For simple geometry pipelines containing only vertex shaders or where you can statically determine the number of primitives produced by the geometry shader, there are other options. If the Vulkan implementation supports vertexPipelineStoresAndAtomics feature, you can simply add SSBO writes to the last shader stage and compute the offset in the buffer to write based on gl_VertexId or gl_PrimitiveId. If the implementation does not support SSBO writes from vertex and geometry shaders, you can still fairly easily translate it into a compute shader at fairly little cost. For the more complex geometry and tessellation shader cases, however, the ordering guarantees come into play and cause significant headaches.

Initially, our answer to these complex use-cases was the same as our answer to new application developers: “Use compute shaders.” While compute shaders are a better fit for most applications, taking a entire geometry pipeline which has already been described in terms of vertex, tessellation, and geometry shaders and translating that into a compute shader is a giant pain. Such a translation is also likely to be significantly slower than what the GPU’s dedicated hardware can do. If we were only looking at one or two translation layers and we didn’t care about performance, that would likely still be the answer. However, with people wanting to run D3D games at full frame-rate on Vulkan via layers like DXVK and VKD3D, that’s not really a good answer.
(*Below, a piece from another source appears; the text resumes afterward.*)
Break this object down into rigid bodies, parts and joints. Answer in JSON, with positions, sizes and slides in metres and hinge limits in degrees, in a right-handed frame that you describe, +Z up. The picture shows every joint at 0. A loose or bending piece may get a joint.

In the end, then, we decided that the functionality was needed badly enough that we begrudgingly drafted the extension and accepted the burden of supporting the legacy functionality. As is explicitly stated in the extension text, the intention is that VK_EXT_transform_feedback will likely never become core Vulkan functionality that new applications (or even Vulkan ports of old ones) should find some other way to transform geometry on the GPU. However, for those cases where it really is needed, the functionality is now there.